Lovelace, Film Review. FACT Cinema, Liverpool.

Liverpool Sound and Vision Rating 9/10

Cast: Amanda Seyfried, Peter Sarsgaard, Sharon Stone, Robert Patrick, Juno Temple, Hank Azaria, Adam Brody, James Franco, Wes Bentley, Eric Roberts, Chris Noth, Bobby Cannavale, Debi Mazer, Cory Hardrict, Chloe Sevigny.

Deep Throat was a film that when it was released had the suggestion that it played alongside the freedom of sex and was the peak of the sexual revolution. It made Linda Lovelace a face that was internationally recognised and made millions for its backers and for the multitude of cinema goers who made this x-certificate film so popular it seemed that on the surface that nothing could be wrong, harmless but very blue fun. For Linda Lovelace, born Linda Boreman, it was anything but fun and the woman was degraded, abused and left mentally and emotionally scared by what the industry and especially her first husband Chuck Traynor put her through. Lovelace is without doubt one of the finest films to capture the shock and near horror of what a woman can go through in the sleazy world of pornography.

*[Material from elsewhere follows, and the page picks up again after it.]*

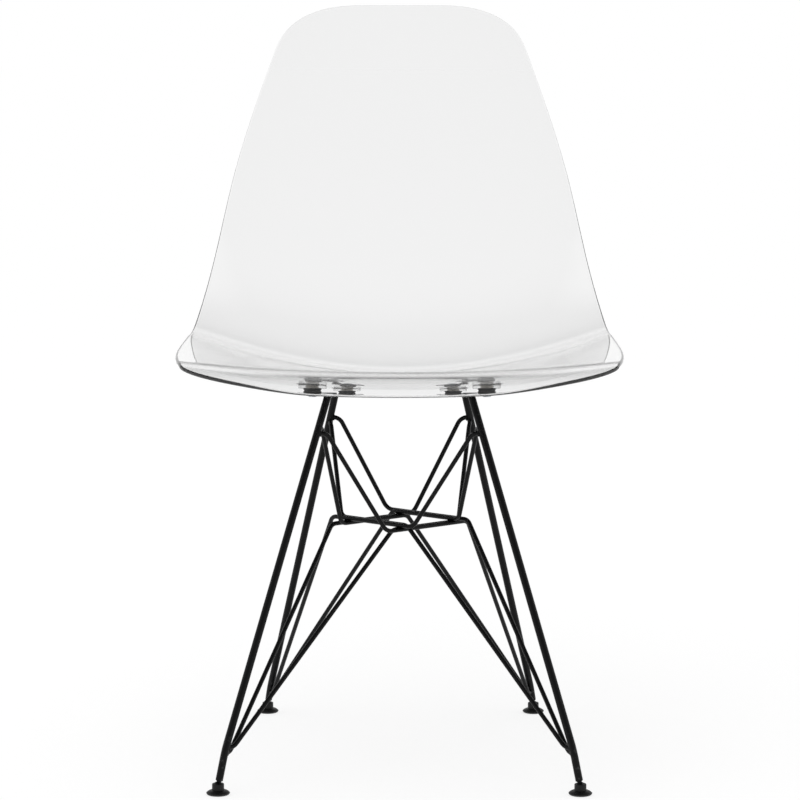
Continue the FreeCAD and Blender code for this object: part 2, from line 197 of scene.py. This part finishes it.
# %% [markdown]
# ## Nickel-plated brass
# The threaded inserts are turned from brass bar, knurled so that the plastic grips them, and plated
# with nickel, which keeps yellow metal from showing through a clear part. Nickel is a warm, slightly
# dark grey metal. The inserts are seen only through the clear bosses, so the knurl is drawn as two
# crossing sets of fine ridges in the bump, which is enough at this size.

# %% Nickel
def nickel_plate():
    material = finish_of("turned_knurled_and_nickel_plated_brass")
    place = add(material, "ShaderNodeTexCoord").outputs["Object"]
    # A knurl of 1 mm pitch: ridges that lean left and ridges that lean right, added together
    left = add(material, "ShaderNodeMapping", {"Vector": place, "Rotation": (0, math.radians(30), 0)})
    right = add(material, "ShaderNodeMapping", {"Vector": place, "Rotation": (0, math.radians(-30), 0)})
    ridges = [add(material, "ShaderNodeTexWave", {"Vector": lean.outputs["Vector"], "Scale": 0.314 / MM})
              for lean in (left, right)]
    knurl = add(material, "ShaderNodeMath", {0: ridges[0].outputs["Fac"], 1: ridges[1].outputs["Fac"]},
                operation="ADD")
    skin = add(material, "ShaderNodeBump", {"Height": knurl.outputs[0], "Strength": 0.5,
                                             "Distance": 0.2 * MM})
    tarnish = add(material, "ShaderNodeTexNoise", {"Vector": place, "Scale": 1 / (3 * MM), "Detail": 4.0})
    tone = add(material, "ShaderNodeMix", {"Factor": tarnish.outputs["Fac"], "A": linear("#A9A6A0"),
                                            "B": linear("#86837D")}, data_type="RGBA")
    gloss = add(material, "ShaderNodeMapRange", {"Value": tarnish.outputs["Fac"], "To Min": 0.25,
                                                  "To Max": 0.4})
    shader = add(material, "ShaderNodeBsdfPrincipled", {
        "Base Color": tone.outputs["Result"], "Metallic": 1.0, "Roughness": gloss.outputs["Result"],
        "Normal": skin.outputs["Normal"]})
    add(material, "ShaderNodeOutputMaterial", {"Surface": shader.outputs["BSDF"]})
    return material


nickel = nickel_plate()
print(nickel.name, "has", len(nickel.node_tree.nodes), "nodes")

# %% [markdown]
# ## Moulded rubber
# The blocks between shell and plates are carbon-filled rubber, pressed in a sand-blasted mould. Rubber
# scatters light at its surface, so it is matt and a soft dark grey, never quite black, with a fine
# grain and a trace of pale bloom.

# %% Rubber
def moulded_rubber():
    material = finish_of("moulded_black_rubber")
    place = add(material, "ShaderNodeTexCoord").outputs["Object"]
    # Blasted grain is 0.2 mm, drawn at 0.7 mm so that it shows on a 19 mm block
    grain = add(material, "ShaderNodeTexNoise", {"Vector": place, "Scale": 1 / (0.7 * MM), "Detail": 2.0})
    skin = add(material, "ShaderNodeBump", {"Height": grain.outputs["Fac"], "Strength": 0.5,
                                             "Distance": 0.1 * MM})
    bloom = add(material, "ShaderNodeTexNoise", {"Vector": place, "Scale": 1 / (6 * MM), "Detail": 5.0})
    tone = add(material, "ShaderNodeMix", {"Factor": bloom.outputs["Fac"], "A": linear("#161617"),
                                            "B": linear("#343435")}, data_type="RGBA")
    dull = add(material, "ShaderNodeMapRange", {"Value": bloom.outputs["Fac"], "To Min": 0.6,
                                                 "To Max": 0.85})
    shader = add(material, "ShaderNodeBsdfPrincipled", {
        "Base Color": tone.outputs["Result"], "Roughness": dull.outputs["Result"], "IOR": 1.52,
        "Normal": skin.outputs["Normal"]})
    add(material, "ShaderNodeOutputMaterial", {"Surface": shader.outputs["BSDF"]})
    return material


rubber = moulded_rubber()
print(rubber.name, "has", len(rubber.node_tree.nodes), "nodes")

# %% [markdown]
# ## Moulded nylon
# The feet are black nylon, moulded against spark-eroded steel, which leaves an even fine texture and a
# low sheen. The edge of the sole slides on floors, so there the black is rubbed grey.

# %% Nylon
def moulded_nylon():
    material = finish_of("moulded_black_nylon")
    place = add(material, "ShaderNodeTexCoord").outputs["Object"]
    # Spark texture is 0.15 mm, drawn at 0.6 mm so that it shows on a 25 mm foot
    spark = add(material, "ShaderNodeTexVoronoi", {"Vector": place, "Scale": 1 / (0.6 * MM)})
    skin = add(material, "ShaderNodeBump", {"Height": spark.outputs["Distance"], "Strength": 0.3,
                                             "Distance": 0.05 * MM})
    cloud = add(material, "ShaderNodeTexNoise", {"Vector": place, "Scale": 1 / (4 * MM), "Detail": 5.0})
    tone = add(material, "ShaderNodeMix", {"Factor": cloud.outputs["Fac"], "A": linear("#080809"),
                                            "B": linear("#131313")}, data_type="RGBA")
    height = add(material, "ShaderNodeSeparateXYZ", {"Vector": place}).outputs["Z"]
    edge = add(material, "ShaderNodeMapRange", {"Value": height, "From Min": 0.2 * MM,
                                                 "From Max": 2.5 * MM, "To Min": 0.8, "To Max": 0.0})
    worn = add(material, "ShaderNodeMath", {0: edge.outputs["Result"], 1: cloud.outputs["Fac"]},
               operation="MULTIPLY")
    colour = add(material, "ShaderNodeMix", {"Factor": worn.outputs[0], "A": tone.outputs["Result"],
                                              "B": linear("#4A4A4A")}, data_type="RGBA")
    sheen = add(material, "ShaderNodeMapRange", {"Value": cloud.outputs["Fac"], "To Min": 0.4,
                                                  "To Max": 0.58})
    shader = add(material, "ShaderNodeBsdfPrincipled", {
        "Base Color": colour.outputs["Result"], "Roughness": sheen.outputs["Result"], "IOR": 1.53,
        "Specular IOR Level": 0.25, "Normal": skin.outputs["Normal"]})
    add(material, "ShaderNodeOutputMaterial", {"Surface": shader.outputs["BSDF"]})
    return material


nylon = moulded_nylon()
print(nylon.name, "has", len(nylon.node_tree.nodes), "nodes")

# %% [markdown]
# ## Dress the pieces
# The record of the part says which stock each piece is made from. A short table turns the name of the
# stock into the finish above, so no piece can be left plain. The ball studs are of the same stock as the
# screws, and take the black plate instead of the blue one.

# %% One finish for each stock
finishes = {"clear_polycarbonate": polycarbonate, "black_coated_steel": coat, "zinc_plated_steel": zinc,
            "nickel_plated_brass": nickel, "rubber": rubber, "black_nylon": nylon}
stock = {part["node"]: part["material_slot"] for part in frame["record"]["subparts"]}
for name, piece in frame["nodes"].items():
    piece.data.materials.clear()
    piece.data.materials.append(black_zinc if name.startswith("ball_stud") else finishes[stock[name]])
print("dressed:", {finish: list(stock.values()).count(finish) for finish in finishes})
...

Amanda Seyfried portrays Linda Lovelace with a satisfying maturity and her relationship with Peter Sarsgaard who gave a disturbingly charming and brutal interpretation as the man who saw Dollar signs and salivated at the ease of pimping his wife out in return for putting his wife’s name in lights.

What makes Andy Bellin’s script so fascinating and outstanding is the way that the film turns on a dime. The bright lights, the world-wide adoration, meeting people such as Hugh Heffner and Sammy Davis Junior and being feted is as with the nature of the film industry an illusion, a masterpiece of deception and bleak indictment of what really happened behind the scenes.

The hedonism and dogmatic religious aspects of 1970s America is captured so well between. Ms Seyfried, Peter Sarsgaard and Sharon Stone was illuminating and the way that Ms. Stone told her daughter that no matter what she had to obey her husband was just as unsettling as the degradation and exploitation that the industry and especially Chuck Traynor put her through.

With some excellent starring roles, the film has an embarrassment of riches in the actors taking part, Hank Azaria as Gerard Damiano, the Director of Deep Throat, Sharon Stone and Robert Patrick as Linda’s parents and the excellent Juno Temple and James Franco all giving the type of performances that frame the reasons why the film is intense, so brutally honest and should be shown for what it is, an expose of how some industries and people use and abuse the people to get what they want. Robert Patrick was especially dynamic as the father of the porn star, the moment he talks to his daughter on the phone and tells her how he saw the film and didn’t recognise the woman she had become was perhaps the most chilling and set the tone for the film.

Linda Lovelace was fortunate in some respects; she came out the other side and was able to prove what happened to her. A spokeswoman for change, Linda Lovelace deserved the respect afforded her in this biopic. Lovelace has to be considered as one of the most outstanding films of 2013.